Dharamshala: - The Shimla convention between India Tibet and China has been revisited in order to explore Tibet’s role for better relations between India and China, even after 100 years the document is still a cause of disagreement between India and China.
The Shimla convention was first held from 1913 to 1914 in an attempt to define and distinguish the boundaries of inner and outer Tibet, as well as India and China. However, China refused to sign the final document, which is why the legitimacy of the agreement is still in question; instead, it was Tibet and British India that signed the agreement. Similarly, the question remains as to whether this document has relevance and legality in the present international scenario.
The issues were discussed in a one day conference on Monday (12 May) by scholar's that was organized by the Himachal Pradesh University in co-ordination with Tibet Policy Institute, a research centre of the Central Tibetan Administration (CTA). It will look into the future and attempt to generate better relations between India and China with the ongoing issue of Tibet.

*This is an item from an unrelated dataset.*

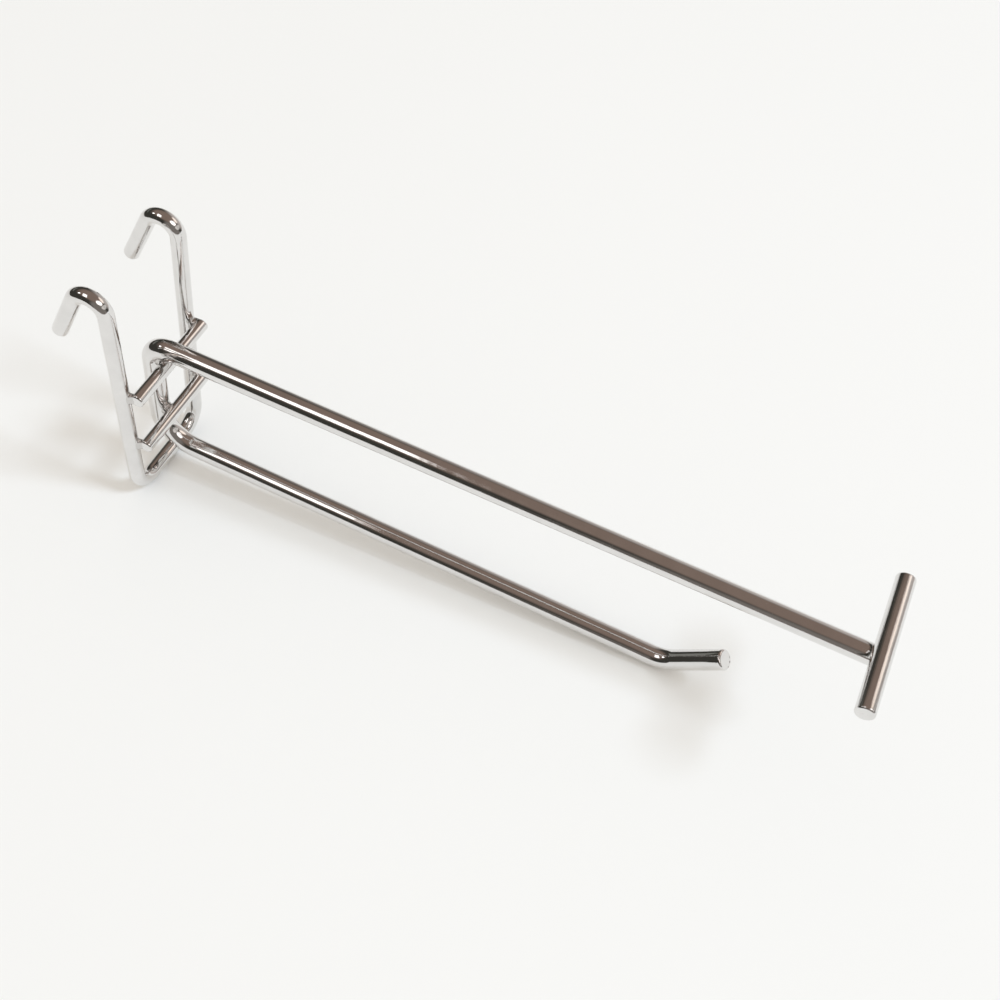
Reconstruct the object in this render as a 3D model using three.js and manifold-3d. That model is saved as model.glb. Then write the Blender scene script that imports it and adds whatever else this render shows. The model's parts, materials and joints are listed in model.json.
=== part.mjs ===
// A welded wire display hook for a grid wall panel, chrome plated all over.
//
// Two hooks hang over one horizontal grid wire and carry a U-shaped bracket. Two crossbars lie
// across the front of the bracket, and a heavier arm wire is welded behind them. Its upper arm ends
// in a T-bar for a label holder, and its lower arm is the peg that bags hang on, with a raised tip.
//
// Frame, in millimetres: the origin is where the grid wire sits, at the inner top of the hooks and
// midway between them. +X runs along the grid wire, the arms reach out along -Y, and +Z is up.
// Every piece is its own solid. Pieces that touch on the real hook stay CLEARANCE apart.

import * as THREE from "three";
import { mergeVertices } from "three/addons/utils/BufferGeometryUtils.js";
import Module from "manifold-3d";

const wasm = await Module();
wasm.setup();

// Wire diameters.
const ARM_WIRE = 6.0;
const BRACKET_WIRE = 4.6;
const CROSSBAR_WIRE = 4.0;
const T_BAR_WIRE = 5.4;
const CLEARANCE = 0.3;

// The bracket: a U with two uprights that spread a little towards the hooks at their tops.
const HOOK_INNER_RADIUS = 2.5;
const HOOK_TURN = 156;
const HOOK_LEG_LENGTH = 17.2;
const HOOK_SPACING = 33.8;
const U_SPACING = 31.4;
const U_BOTTOM_Z = -78.0;
const U_CORNER_RADIUS = 7.5;

// The crossbars, which sit a little off centre, as welded.
const CROSSBAR_LENGTH = 34.0;
const UPPER_CROSSBAR = { z: -34.5, shift: 0.6 };
const LOWER_CROSSBAR = { z: -55.4, shift: 1.2 };

// The arm wire: the upper arm, the riser behind the crossbars, the peg and its raised tip.
const UPPER_ARM_Z = -28.9;
const UPPER_ARM_REACH = 220.0;
const UPPER_BEND_RADIUS = 5.9;
const LOWER_BEND_RADIUS = 11.4;
const PEG_Z = -69.3;
const PEG_DROOP = 1.0;
const PEG_REACH = 168.2;
const TIP_BEND_RADIUS = 10.9;
const TIP_RISE = 41.0;
const TIP_LENGTH = 20.4;

// The T-bar across the end of the upper arm.
const T_BAR_LENGTH = 44.0;
const T_BAR_SHIFT = 0.6;
const T_BAR_SETBACK = 3.2;

// Half the width, thickness and height of a weld lump before the wires are cut out of it.
const WELD_SPREAD = 3.1;
const WELD_DEPTH = 2.0;

// Facets.
const WIRE_SIDES = 20;
const BEND_STEP = 10;

const X = new THREE.Vector3(1, 0, 0);
const Y = new THREE.Vector3(0, 1, 0);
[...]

It is the first institute to organise a seminar to commemorate the 100 years of the convention and The University's Vice-Chancellor, ADN Bajpai expressed his hope that other institutes would take lead in organizing more seminars on the subject.
Tashi Phuntsok the secretary for International Relations of the CTA said, "We have come here not to celebrate the century of the agreement, but to recall the historic time as history is not static. We hope for a better future for our people."
The Director of the Tibetan Policy Institute, Taubten Samphal said that Tibet will be the key to improving relations between India and China and the burial of the Shimla agreement 1914 would not solve the issues between the two nations. "Tibet is today what India was 100 years back and situations do change for good," he said.
Nonetheless, border disputes could end with the negotiation of the Turkmenistan—Afghanistan—Pakistan—Indian (TAPI) gas pipeline and alternate trade route through India which are two major economic compulsions of China.
Professor Yadav from Kurukshetra University expressed the importance of the route in China's economic interests, "The trade route through the Indian Ocean to the Bay of Bengal and pipeline from Central Asia via Exchine to Manali, [...] could help resolve the century-old issue as China has vital economic interests in the region."
He also added the three nations have conflicting interests as Britain want to secure their Northern borders, while China want suzerainty (control over another country) rights over Tibet and Tibet want their independence. However, Tibet did not receive their share of input and International diplomacy proved superior and later, India and Britain accepted Tibet as part of China.
Mr Dhondup Gyalpo, a researcher at the Tibet Policy Institute, spoke on Tibetan perspectives on Shimla convention.
The Shimla convention between India, Tibet and China was held from 1913 to1914 to define and demarcate the boundaries of inner and outer Tibet and between India and China. Though China initialed the agreement that came out of the convention and refused to sign the final document. In the end, Tibet and British India signed the final document in between the two as the McMahon Line along India’s north – east.
Even after 100 years, that document is a cause of disagreement between India and China. The legitimacy of that agreement is still in question, because of the fact that China was not signatory to the agreement and the agreement was signed by Tibet and British India.